- _REQUIREMENTS_
For this exercise, write out exactly, and only, the lines running from the line that contains "---- The bed" through the line that contains "if empty is".

- _DATASET SECTION_
━━━━━━━━━━━━━━━━

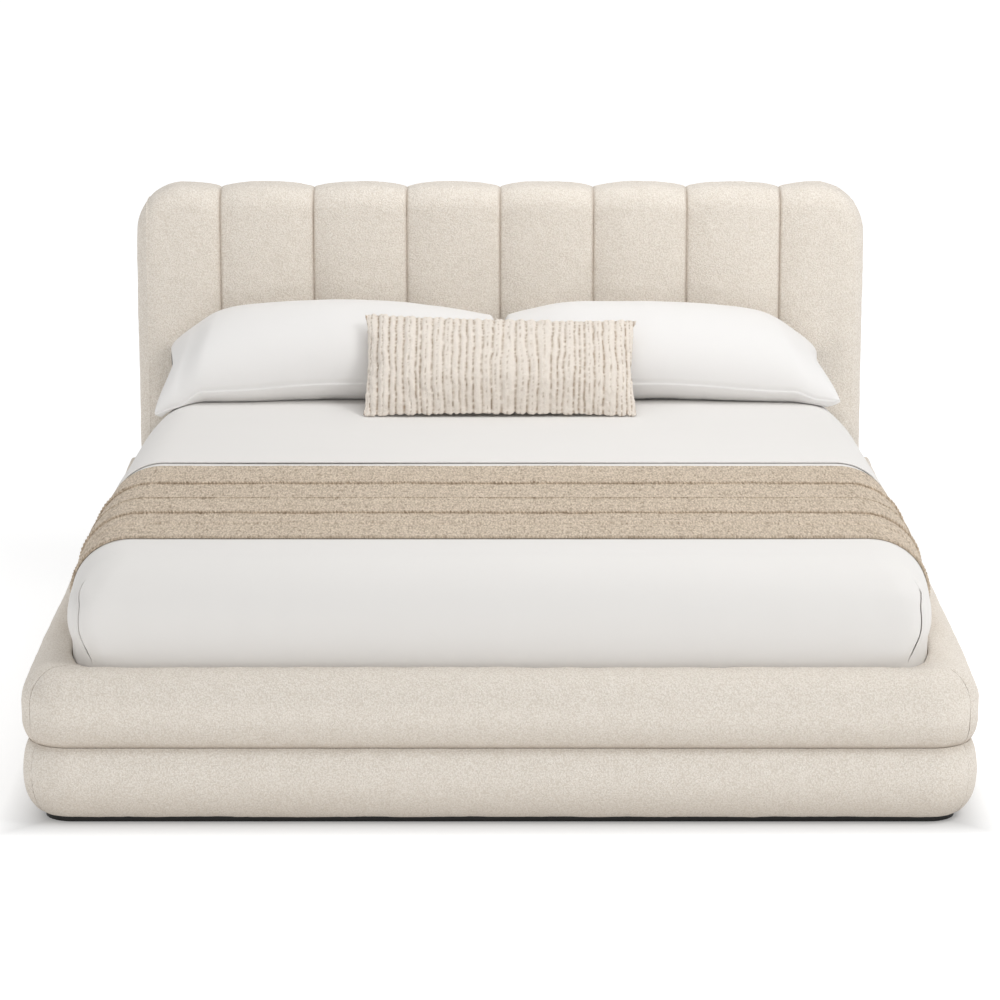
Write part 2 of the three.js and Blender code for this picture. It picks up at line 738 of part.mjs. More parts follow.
function lumbarGeometry() {
  const stations = 10;
  const around = 8;
  const rings = [];
  for (let i = 0; i <= stations; i++) {
    const u = -Math.cos((i / stations) * Math.PI);
    const fullness = Math.max(lumbarRoundness.endFullness, (1 - u * u) ** lumbarRoundness.across);
    const ring = [];
    for (let j = 0; j < 2 * around; j++) {
      const a = (j / around) * Math.PI;
      const swell = Math.abs(Math.sin(a)) ** lumbarRoundness.along;
      const depth = swell * (j <= around ? lumbar.back : -lumbar.front);
      const z = (lumbar.height / 2) * (1 - Math.cos(a));
      ring.push(new THREE.Vector3((lumbar.width / 2) * u, depth * fullness, z));
    }
    rings.push(ring);
  }
  return loft(rings, (p) => new THREE.Vector2(p.y, p.z));
}

function buildCushions() {
  addMesh('pillow_right', pillowGeometry(1), percale);
  addMesh('pillow_left', pillowGeometry(-1), percale);
  const cushion = addMesh('lumbar_cushion', lumbarGeometry(), creamKnit);
  cushion.rotation.x = -lumbarLean;
  cushion.position.set(0, lumbar.foot, restingHeight + lumbar.rise);
}

// ---- The bed -----------------------------------------------------------------------------

buildPlinth();
buildRails();
buildCornerBlock('corner_block_right', 1);
buildCornerBlock('corner_block_left', -1);
buildRolls();
buildDeck();
buildBrackets();
buildHeadboardFrame();
buildChannels();
buildBolts();
buildMattress();
buildCoverlet();
const runnerStart = footFace + runner.fromFoot;
buildLaidSheet('throw_runner', tanKnit, runnerStart, runnerStart + runner.width, runner.thickness, runner.hem);
buildLaidSheet('sheet_cuff', percale, footFace + cuff.fromFoot, footFace + cuff.toFoot, cuff.thickness, cuff.hem);
buildCushions();

export default bed;
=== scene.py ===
import math

import bmesh
import bpy
import numpy as np
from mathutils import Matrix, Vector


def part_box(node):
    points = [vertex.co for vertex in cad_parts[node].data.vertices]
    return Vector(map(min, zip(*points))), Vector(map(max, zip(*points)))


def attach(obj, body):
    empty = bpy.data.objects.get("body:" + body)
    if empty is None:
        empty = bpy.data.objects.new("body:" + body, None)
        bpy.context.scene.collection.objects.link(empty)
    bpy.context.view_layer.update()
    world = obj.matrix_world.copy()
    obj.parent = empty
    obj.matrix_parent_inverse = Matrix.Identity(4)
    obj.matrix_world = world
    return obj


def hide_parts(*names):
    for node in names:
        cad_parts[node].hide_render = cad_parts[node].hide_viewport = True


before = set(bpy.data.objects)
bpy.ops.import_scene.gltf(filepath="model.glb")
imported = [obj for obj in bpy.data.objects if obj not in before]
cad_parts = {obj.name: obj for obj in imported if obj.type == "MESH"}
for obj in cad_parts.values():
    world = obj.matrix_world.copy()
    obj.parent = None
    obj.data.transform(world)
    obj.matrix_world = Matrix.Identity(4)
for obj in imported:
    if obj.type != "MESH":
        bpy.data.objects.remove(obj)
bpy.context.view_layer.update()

# ---- Places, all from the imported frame, in metres ----

GAP = 0.0003  # clearance between pieces that touch
SAME_POINT = 2e-5  # points closer than this are joined

FOOT_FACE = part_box("upper_roll_foot")[0].y
BASE_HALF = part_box("upper_roll_right")[1].x
BASE_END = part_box("upper_roll_right")[1].y
BASE_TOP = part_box("upper_roll_foot")[1].z
SEAM_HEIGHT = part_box("lower_roll_foot")[1].z
PLINTH_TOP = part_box("plinth_front")[1].z
RAIL_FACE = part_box("side_rail_right")[1].x
RAIL_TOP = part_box("side_rail_right")[1].z
CORNER_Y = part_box("side_rail_right")[0].y - GAP
ROLL_DEPTH = BASE_HALF - RAIL_FACE
CORNER_X = RAIL_FACE - (CORNER_Y - FOOT_FACE - ROLL_DEPTH)

HEAD_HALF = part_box("headboard_lower_pad")[1].x
HEAD_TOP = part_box("headboard_channel_4")[1].z
HEAD_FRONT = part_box("headboard_channel_4")[0].y
HEAD_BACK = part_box("headboard_channel_4")[1].y
CHANNEL_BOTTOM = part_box("headboard_channel_4")[0].z
FRAME_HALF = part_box("headboard_panel")[1].x + GAP
FRAME_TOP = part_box("headboard_panel")[1].z + GAP
FRAME_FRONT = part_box("headboard_panel")[0].y - GAP

MATTRESS_LOW, MATTRESS_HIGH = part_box("mattress")
COVERLET_LOW, COVERLET_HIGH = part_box("coverlet")
RUNNER_LOW, RUNNER_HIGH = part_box("throw_runner")
CUFF_LOW, CUFF_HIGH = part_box("sheet_cuff")


# ---- Noise and mesh helpers ----

def lattice(i, j, k, seed):
    mixed = (i * 73856093) ^ (j * 19349663) ^ (k * 83492791) ^ (seed * 40503)
    mixed = ((mixed ^ (mixed >> 13)) * 1274126177) & 0xFFFFFFFF
    return ((mixed ^ (mixed >> 16)) & 0xFFFF) / 32767.5 - 1.0


def noise(points, size, seed=0):
    """Smooth noise between -1 and 1 with bumps of the given size (one number, or one per axis)."""
    at = np.asarray(points, float) / np.asarray(size, float)
    cell = np.floor(at).astype(np.int64)
    part = at - cell
    part = part * part * part * (part * (part * 6 - 15) + 10)
    total = np.zeros(len(at))
    for corner in range(8):
        step = np.array([corner & 1, corner >> 1 & 1, corner >> 2 & 1])
        weight = np.where(step, part, 1 - part).prod(axis=1)
        total += weight * lattice(*(cell + step).T, seed)
    return total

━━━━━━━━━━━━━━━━

- _ANSWER FOR THIS EXERCISE_
// ---- The bed -----------------------------------------------------------------------------

buildPlinth();
buildRails();
buildCornerBlock('corner_block_right', 1);
buildCornerBlock('corner_block_left', -1);
buildRolls();
buildDeck();
buildBrackets();
buildHeadboardFrame();
buildChannels();
buildBolts();
buildMattress();
buildCoverlet();
const runnerStart = footFace + runner.fromFoot;
buildLaidSheet('throw_runner', tanKnit, runnerStart, runnerStart + runner.width, runner.thickness, runner.hem);
buildLaidSheet('sheet_cuff', percale, footFace + cuff.fromFoot, footFace + cuff.toFoot, cuff.thickness, cuff.hem);
buildCushions();

export default bed;
=== scene.py ===
import math

import bmesh
import bpy
import numpy as np
from mathutils import Matrix, Vector


def part_box(node):
    points = [vertex.co for vertex in cad_parts[node].data.vertices]
    return Vector(map(min, zip(*points))), Vector(map(max, zip(*points)))


def attach(obj, body):
    empty = bpy.data.objects.get("body:" + body)
    if empty is None:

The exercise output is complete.